• _WHAT YOU SHOULD DO_: Repeat exactly the lines between and including those that contain "upper = make_upper(ring, shoe)" and "if empty is". Output no other line.

• _DATASET EXCERPT_:
————

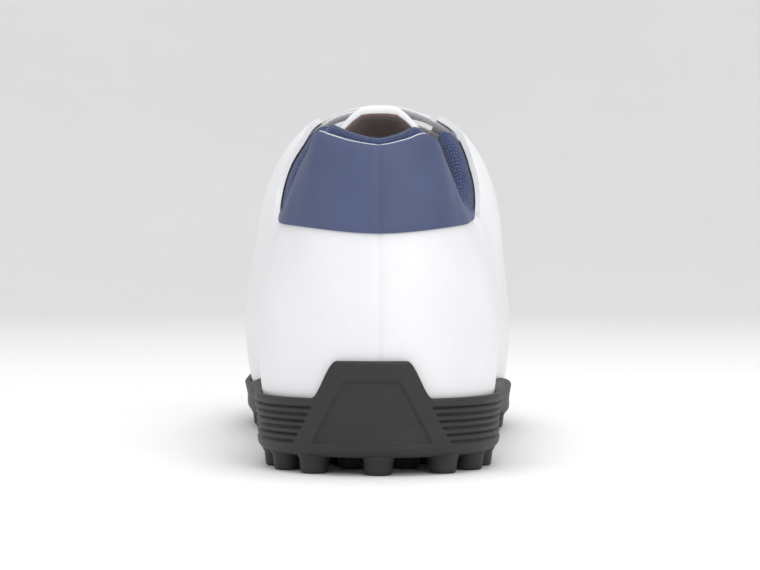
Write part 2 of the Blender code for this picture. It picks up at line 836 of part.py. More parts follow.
def finish(obj):
    colour, roughness = FINISHES[obj.name]
    material = bpy.data.materials.new(obj.name)
    material.use_nodes = True
    shader = material.node_tree.nodes["Principled BSDF"]
    shader.inputs["Base Color"].default_value = (*colour, 1)
    shader.inputs["Roughness"].default_value = roughness
    obj.data.materials.append(material)
    obj.data.shade_smooth()
    obj.data.set_sharp_from_angle(angle=math.radians(35))


def new_collection(name):
    collection = bpy.data.collections.new(name)
    bpy.context.scene.collection.children.link(collection)
    return collection


def stand_on_origin(pieces, cutters):
    """Move the shoe so that the middle of its footprint is over the origin."""
    points = np.array([vertex.co for piece in pieces for vertex in piece.data.vertices])
    middle = (points.min(axis=0) + points.max(axis=0)) / 2
    root = bpy.data.objects.new("football_shoe", None)
    bpy.context.scene.collection.objects.link(root)
    root.location = (-middle[0], -middle[1], 0)
    for obj in (*pieces, *cutters.objects):
        obj.parent = root


def main():
    for obj in list(bpy.data.objects):
        bpy.data.objects.remove(obj)
    shoe = new_collection("football shoe")
    cutters = new_collection("cutters")
    ring = ring_of_columns()
    upper = make_upper(ring, shoe)
    punch_eyelets(upper, cutters)
    pieces = [
        make_outsole(ring, shoe, cutters),
        upper,
        make_insole(ring, shoe),
        make_lining(ring, shoe),
        make_panel(ring, shoe),
        make_tongue(shoe),
        make_laces(shoe, cutters),
    ]
    for piece in pieces:
        finish(piece)
    stand_on_origin(pieces, cutters)


main()
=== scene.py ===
# Looks of a low football shoe for artificial turf, right foot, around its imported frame.
# Metres, +Z up, +Y towards the toe, +X towards the lateral side.
import math
from collections import namedtuple

import bmesh
import bpy
import numpy as np
from mathutils import Matrix, Vector


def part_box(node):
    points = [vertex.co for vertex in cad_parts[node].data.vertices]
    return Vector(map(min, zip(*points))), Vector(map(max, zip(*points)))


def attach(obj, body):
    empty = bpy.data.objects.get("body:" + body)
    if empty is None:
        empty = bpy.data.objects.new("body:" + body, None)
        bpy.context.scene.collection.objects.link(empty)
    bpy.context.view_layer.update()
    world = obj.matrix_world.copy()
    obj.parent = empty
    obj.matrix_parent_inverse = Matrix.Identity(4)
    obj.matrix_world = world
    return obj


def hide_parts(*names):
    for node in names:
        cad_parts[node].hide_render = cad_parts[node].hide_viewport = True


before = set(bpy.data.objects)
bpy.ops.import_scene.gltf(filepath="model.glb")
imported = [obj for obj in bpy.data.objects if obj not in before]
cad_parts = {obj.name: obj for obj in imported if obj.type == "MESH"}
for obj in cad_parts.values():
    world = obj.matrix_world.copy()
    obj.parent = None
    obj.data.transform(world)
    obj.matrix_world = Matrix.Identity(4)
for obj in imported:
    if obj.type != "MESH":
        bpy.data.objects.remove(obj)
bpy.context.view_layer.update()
body = "root"
millimetre = 0.001
print("frame loaded")

# The last: the shape that the upper is pulled over, measured from the back of the heel
last = {
    "length": 0.288,
    "widths": {"heel": 0.0715, "waist": 0.0720, "ball": 0.0950, "toe": 0.0720},
    "heights": {"heel": 0.0920, "ankle": 0.0735, "instep": 0.1110, "ball": 0.0690, "toe": 0.0520},
    "heelCentre": 0.0400,
    "toeCentre": 0.2530,
    "heelFan": 0.0350,
    "toeFan": 0.0280,
    "clearance": 0.0003,
    # width, along, medial, lateral
    "outline": (
        ("heel", 0.000, 0.014, -0.014), ("heel", 0.025, 0.312, 0.284),
        ("heel", 0.070, 0.455, 0.425), ("heel", 0.160, 0.513, 0.487),
        ("heel", 0.270, 0.497, 0.485), ("waist", 0.380, 0.472, 0.505),
        ("ball", 0.500, 0.426, 0.437), ("ball", 0.600, 0.490, 0.479),
        ("ball", 0.700, 0.520, 0.474), ("ball", 0.780, 0.508, 0.432),
        ("toe", 0.880, 0.590, 0.410), ("toe", 0.950, 0.520, 0.225),
        ("toe", 0.985, 0.385, 0.050), ("toe", 1.000, 0.165, -0.165),
    ),
    # along, across
    "midline": (
        (0.00, -0.010), (0.33, -0.008), (0.52, -0.028),
        (0.70, -0.062), (0.88, -0.110), (1.00, -0.140),
    ),
    # height, way, ridge, widest, square medial and lateral, bulge medial and lateral
    "sections": (
        ("heel", 0.000, 1.360, 0.400, 2.200, 2.200, 0.020, 0.020),
        ("heel", 0.059, 1.413, 0.400, 2.200, 2.000, 0.020, 0.020),
        ("heel", 0.0955, 1.251, 0.400, 2.050, 1.750, 0.020, 0.020),
        ("heel", 0.127, 1.118, 0.405, 2.050, 1.720, 0.021, 0.020),
        ("heel", 0.163, 1.022, 0.410, 2.050, 1.800, 0.024, 0.022),
        ("ankle", 0.208, 1.258, 0.520, 2.100, 1.950, 0.029, 0.027),
        ("ankle", 0.253, 1.279, 0.545, 2.500, 2.200, 0.037, 0.033),
        ("ankle", 0.288, 1.317, 0.575, 2.450, 2.220, 0.048, 0.041),
        ("ankle", 0.3125, 1.367, 0.615, 2.420, 2.300, 0.060, 0.050),
        ("instep", 0.337, 0.932, 0.450, 2.450, 2.450, 0.073, 0.058),
        ("instep", 0.358, 0.969, 0.487, 2.270, 2.450, 0.083, 0.062),
        ("instep", 0.382, 0.994, 0.520, 2.250, 2.420, 0.092, 0.064),
        ("instep", 0.434, 0.960, 0.505, 2.250, 2.350, 0.098, 0.062),
        ("instep", 0.503, 0.878, 0.460, 2.200, 2.250, 0.096, 0.052),
        ("instep", 0.573, 0.786, 0.410, 2.150, 2.150, 0.076, 0.036),
        ("ball", 0.642, 1.130, 0.560, 2.150, 2.150, 0.052, 0.030),
        ("ball", 0.710, 1.010, 0.500, 2.200, 2.200, 0.036, 0.028),
        ("ball", 0.780, 0.900, 0.450, 2.250, 2.250, 0.028, 0.026),
        ("toe", 0.850, 1.090, 0.570, 2.300, 2.300, 0.024, 0.022),
        ("toe", 0.932, 0.980, 0.600, 2.500, 2.500, 0.020, 0.020),
        ("toe", 1.100, 0.980, 0.680, 2.600, 2.600, 0.018, 0.018),
    ),
    # height, way, medial, lateral
    "topline": (
        ("heel", 0.000, 1.000, 1.000),
        ("heel", 0.028, 1.012, 1.016),
        ("heel", 0.052, 1.032, 1.037),
        ("heel", 0.070, 1.046, 1.018),
        ("heel", 0.0955, 0.985, 0.966),
        ("heel", 0.127, 0.920, 0.897),
        ("heel", 0.163, 0.856, 0.839),
        ("ankle", 0.208, 1.022, 1.003),
        ("ankle", 0.253, 1.004, 0.988),
        ("ankle", 0.288, 1.035, 1.018),
        ("ankle", 0.3125, 1.108, 1.085),
        ("instep", 0.337, 0.812, 0.795),
        ("instep", 0.358, 0.885, 0.866),
        ("instep", 0.382, 0.955, 0.935),
        ("instep", 0.400, 1.060, 1.050),
    ),
}
throat = {"start": 0.0930, "length": 0.0640, "topHalf": 0.0200, "frontHalf": 0.0115, "roundFrom": 0.82}
Column = namedtuple("Column", "side foot direction reach way y")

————

• _RESPONSE BELOW_:
    upper = make_upper(ring, shoe)
    punch_eyelets(upper, cutters)
    pieces = [
        make_outsole(ring, shoe, cutters),
        upper,
        make_insole(ring, shoe),
        make_lining(ring, shoe),
        make_panel(ring, shoe),
        make_tongue(shoe),
        make_laces(shoe, cutters),
    ]
    for piece in pieces:
        finish(piece)
    stand_on_origin(pieces, cutters)


main()
=== scene.py ===
# Looks of a low football shoe for artificial turf, right foot, around its imported frame.
# Metres, +Z up, +Y towards the toe, +X towards the lateral side.
import math
from collections import namedtuple

import bmesh
import bpy
import numpy as np
from mathutils import Matrix, Vector


def part_box(node):
    points = [vertex.co for vertex in cad_parts[node].data.vertices]
    return Vector(map(min, zip(*points))), Vector(map(max, zip(*points)))


def attach(obj, body):
    empty = bpy.data.objects.get("body:" + body)
    if empty is None:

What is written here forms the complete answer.